## Exercise requirements
In the listing below, find the line containing "make_body()" and the line containing "points = [vertex.co". Repeat exactly those two lines and every line between them, nothing more.

## Records shown
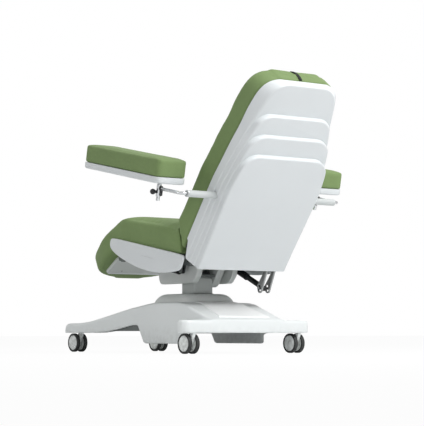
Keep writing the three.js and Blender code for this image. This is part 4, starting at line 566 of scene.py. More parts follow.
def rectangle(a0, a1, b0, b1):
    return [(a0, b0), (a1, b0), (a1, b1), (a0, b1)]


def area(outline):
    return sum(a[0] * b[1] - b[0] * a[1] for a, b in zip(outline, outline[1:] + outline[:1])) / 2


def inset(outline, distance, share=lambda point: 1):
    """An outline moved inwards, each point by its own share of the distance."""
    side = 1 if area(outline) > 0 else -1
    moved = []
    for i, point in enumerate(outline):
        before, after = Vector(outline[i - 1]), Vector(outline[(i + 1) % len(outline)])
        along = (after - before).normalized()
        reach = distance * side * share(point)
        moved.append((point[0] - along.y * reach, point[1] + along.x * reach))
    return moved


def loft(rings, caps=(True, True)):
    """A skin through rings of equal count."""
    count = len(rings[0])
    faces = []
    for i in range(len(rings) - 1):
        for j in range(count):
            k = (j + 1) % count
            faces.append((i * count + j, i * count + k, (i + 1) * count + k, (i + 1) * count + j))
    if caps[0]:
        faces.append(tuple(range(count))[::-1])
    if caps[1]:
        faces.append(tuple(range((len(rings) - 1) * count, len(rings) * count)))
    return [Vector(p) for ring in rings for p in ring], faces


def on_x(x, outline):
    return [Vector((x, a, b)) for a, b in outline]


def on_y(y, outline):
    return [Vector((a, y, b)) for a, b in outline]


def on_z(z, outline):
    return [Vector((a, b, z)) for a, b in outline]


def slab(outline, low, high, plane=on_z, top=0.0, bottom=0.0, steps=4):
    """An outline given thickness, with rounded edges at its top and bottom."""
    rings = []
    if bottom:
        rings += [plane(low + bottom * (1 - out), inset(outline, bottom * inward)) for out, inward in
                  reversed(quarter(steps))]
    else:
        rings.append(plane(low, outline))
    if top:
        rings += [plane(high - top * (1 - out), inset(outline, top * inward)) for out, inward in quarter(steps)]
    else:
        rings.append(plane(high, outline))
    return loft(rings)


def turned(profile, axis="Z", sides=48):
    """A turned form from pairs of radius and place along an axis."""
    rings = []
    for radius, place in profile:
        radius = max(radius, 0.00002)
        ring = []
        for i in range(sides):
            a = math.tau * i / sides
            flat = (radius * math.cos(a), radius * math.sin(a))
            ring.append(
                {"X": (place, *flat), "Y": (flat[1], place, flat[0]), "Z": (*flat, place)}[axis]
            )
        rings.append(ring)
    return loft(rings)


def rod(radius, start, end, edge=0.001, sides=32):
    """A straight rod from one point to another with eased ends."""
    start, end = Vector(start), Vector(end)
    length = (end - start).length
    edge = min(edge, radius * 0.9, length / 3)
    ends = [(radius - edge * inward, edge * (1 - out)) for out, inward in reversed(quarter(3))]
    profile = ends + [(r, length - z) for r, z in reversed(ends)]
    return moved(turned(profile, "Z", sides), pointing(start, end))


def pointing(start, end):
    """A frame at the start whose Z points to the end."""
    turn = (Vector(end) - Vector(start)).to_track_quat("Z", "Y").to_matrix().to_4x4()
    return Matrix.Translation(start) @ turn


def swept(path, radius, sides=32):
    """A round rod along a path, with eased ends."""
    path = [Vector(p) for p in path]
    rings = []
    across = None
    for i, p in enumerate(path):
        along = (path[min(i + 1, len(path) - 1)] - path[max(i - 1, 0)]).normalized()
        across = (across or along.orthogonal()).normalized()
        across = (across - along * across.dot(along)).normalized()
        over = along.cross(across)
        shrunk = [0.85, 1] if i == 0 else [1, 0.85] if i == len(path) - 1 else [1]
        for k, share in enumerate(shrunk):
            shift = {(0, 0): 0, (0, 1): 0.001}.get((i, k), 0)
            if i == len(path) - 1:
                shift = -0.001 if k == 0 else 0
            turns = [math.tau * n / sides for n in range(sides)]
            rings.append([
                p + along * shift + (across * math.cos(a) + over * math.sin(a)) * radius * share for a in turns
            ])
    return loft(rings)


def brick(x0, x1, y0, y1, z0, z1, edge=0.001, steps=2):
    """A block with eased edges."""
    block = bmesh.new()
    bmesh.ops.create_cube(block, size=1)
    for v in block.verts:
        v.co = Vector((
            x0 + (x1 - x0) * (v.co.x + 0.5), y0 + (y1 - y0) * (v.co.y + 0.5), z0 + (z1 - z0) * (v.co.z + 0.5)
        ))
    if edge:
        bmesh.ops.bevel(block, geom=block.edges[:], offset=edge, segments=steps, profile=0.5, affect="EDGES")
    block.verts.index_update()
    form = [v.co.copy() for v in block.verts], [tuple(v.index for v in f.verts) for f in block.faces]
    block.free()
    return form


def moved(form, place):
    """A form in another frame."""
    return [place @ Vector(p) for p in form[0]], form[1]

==

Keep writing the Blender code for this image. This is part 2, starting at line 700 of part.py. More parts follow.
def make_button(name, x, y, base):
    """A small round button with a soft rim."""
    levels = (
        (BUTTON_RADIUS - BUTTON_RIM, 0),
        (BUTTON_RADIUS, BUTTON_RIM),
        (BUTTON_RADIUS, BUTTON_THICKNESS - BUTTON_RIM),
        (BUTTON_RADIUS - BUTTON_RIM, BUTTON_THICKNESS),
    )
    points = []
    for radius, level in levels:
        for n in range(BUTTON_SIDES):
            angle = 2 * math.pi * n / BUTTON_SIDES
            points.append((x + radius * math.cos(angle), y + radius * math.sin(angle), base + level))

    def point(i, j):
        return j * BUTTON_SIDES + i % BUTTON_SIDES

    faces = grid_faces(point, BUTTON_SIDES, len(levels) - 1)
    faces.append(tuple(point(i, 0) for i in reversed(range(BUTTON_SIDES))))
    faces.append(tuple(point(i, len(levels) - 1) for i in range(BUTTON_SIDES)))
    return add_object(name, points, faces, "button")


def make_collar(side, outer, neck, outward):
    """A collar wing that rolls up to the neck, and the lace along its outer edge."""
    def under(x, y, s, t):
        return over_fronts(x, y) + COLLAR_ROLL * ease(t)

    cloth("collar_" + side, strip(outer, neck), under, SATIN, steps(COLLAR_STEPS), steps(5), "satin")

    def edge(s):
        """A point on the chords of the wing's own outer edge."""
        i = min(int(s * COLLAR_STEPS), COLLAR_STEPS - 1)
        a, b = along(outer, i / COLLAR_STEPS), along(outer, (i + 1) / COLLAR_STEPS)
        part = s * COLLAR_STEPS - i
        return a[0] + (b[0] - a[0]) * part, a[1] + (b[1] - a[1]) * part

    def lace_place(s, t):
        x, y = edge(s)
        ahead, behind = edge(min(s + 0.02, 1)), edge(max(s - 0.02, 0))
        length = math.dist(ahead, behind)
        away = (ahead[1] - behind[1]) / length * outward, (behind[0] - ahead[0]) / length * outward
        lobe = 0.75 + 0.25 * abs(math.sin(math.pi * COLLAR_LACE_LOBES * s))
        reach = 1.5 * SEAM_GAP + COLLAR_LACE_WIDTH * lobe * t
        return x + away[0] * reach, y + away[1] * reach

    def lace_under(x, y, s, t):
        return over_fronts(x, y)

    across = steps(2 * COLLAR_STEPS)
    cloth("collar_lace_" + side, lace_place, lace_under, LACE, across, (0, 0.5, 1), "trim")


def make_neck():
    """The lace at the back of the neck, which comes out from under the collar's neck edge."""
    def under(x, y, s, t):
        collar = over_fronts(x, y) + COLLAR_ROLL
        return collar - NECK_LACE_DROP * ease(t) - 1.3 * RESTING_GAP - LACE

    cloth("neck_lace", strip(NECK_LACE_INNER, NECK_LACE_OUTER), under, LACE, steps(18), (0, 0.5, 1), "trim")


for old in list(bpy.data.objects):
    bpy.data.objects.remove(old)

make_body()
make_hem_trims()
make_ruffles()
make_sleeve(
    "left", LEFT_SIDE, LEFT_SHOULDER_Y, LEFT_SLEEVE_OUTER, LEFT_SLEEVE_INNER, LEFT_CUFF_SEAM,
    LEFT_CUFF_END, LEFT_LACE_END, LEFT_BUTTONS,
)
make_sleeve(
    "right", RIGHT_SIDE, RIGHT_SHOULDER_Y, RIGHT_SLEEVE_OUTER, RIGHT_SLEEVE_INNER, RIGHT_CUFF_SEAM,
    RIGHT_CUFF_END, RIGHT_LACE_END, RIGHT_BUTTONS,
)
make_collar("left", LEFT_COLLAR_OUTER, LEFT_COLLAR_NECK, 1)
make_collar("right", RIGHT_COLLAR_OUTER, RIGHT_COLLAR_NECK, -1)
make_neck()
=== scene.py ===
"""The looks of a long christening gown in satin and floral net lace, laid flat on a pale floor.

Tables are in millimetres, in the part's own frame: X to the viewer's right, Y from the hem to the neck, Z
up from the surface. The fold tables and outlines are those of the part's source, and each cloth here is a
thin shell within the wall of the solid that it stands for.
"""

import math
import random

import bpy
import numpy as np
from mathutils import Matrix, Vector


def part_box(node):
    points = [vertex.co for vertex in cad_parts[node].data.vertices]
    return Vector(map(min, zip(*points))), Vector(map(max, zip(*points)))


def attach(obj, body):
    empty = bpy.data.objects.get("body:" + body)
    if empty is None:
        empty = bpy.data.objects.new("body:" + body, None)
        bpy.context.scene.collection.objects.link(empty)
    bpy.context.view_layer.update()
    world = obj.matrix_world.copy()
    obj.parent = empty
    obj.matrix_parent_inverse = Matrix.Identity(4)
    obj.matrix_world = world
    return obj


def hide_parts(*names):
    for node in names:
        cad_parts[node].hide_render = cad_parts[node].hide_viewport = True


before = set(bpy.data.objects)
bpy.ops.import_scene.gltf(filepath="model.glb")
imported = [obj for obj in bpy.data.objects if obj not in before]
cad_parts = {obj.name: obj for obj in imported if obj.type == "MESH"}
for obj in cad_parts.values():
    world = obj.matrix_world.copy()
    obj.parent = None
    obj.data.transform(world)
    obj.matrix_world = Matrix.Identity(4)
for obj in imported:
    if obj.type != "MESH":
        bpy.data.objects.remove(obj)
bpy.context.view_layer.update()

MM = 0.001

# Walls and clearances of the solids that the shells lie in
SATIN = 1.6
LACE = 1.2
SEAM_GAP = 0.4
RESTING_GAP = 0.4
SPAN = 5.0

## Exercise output
make_body()
make_hem_trims()
make_ruffles()
make_sleeve(
    "left", LEFT_SIDE, LEFT_SHOULDER_Y, LEFT_SLEEVE_OUTER, LEFT_SLEEVE_INNER, LEFT_CUFF_SEAM,
    LEFT_CUFF_END, LEFT_LACE_END, LEFT_BUTTONS,
)
make_sleeve(
    "right", RIGHT_SIDE, RIGHT_SHOULDER_Y, RIGHT_SLEEVE_OUTER, RIGHT_SLEEVE_INNER, RIGHT_CUFF_SEAM,
    RIGHT_CUFF_END, RIGHT_LACE_END, RIGHT_BUTTONS,
)
make_collar("left", LEFT_COLLAR_OUTER, LEFT_COLLAR_NECK, 1)
make_collar("right", RIGHT_COLLAR_OUTER, RIGHT_COLLAR_NECK, -1)
make_neck()
=== scene.py ===
"""The looks of a long christening gown in satin and floral net lace, laid flat on a pale floor.

Tables are in millimetres, in the part's own frame: X to the viewer's right, Y from the hem to the neck, Z
up from the surface. The fold tables and outlines are those of the part's source, and each cloth here is a
thin shell within the wall of the solid that it stands for.
"""

import math
import random

import bpy
import numpy as np
from mathutils import Matrix, Vector


def part_box(node):
    points = [vertex.co for vertex in cad_parts[node].data.vertices]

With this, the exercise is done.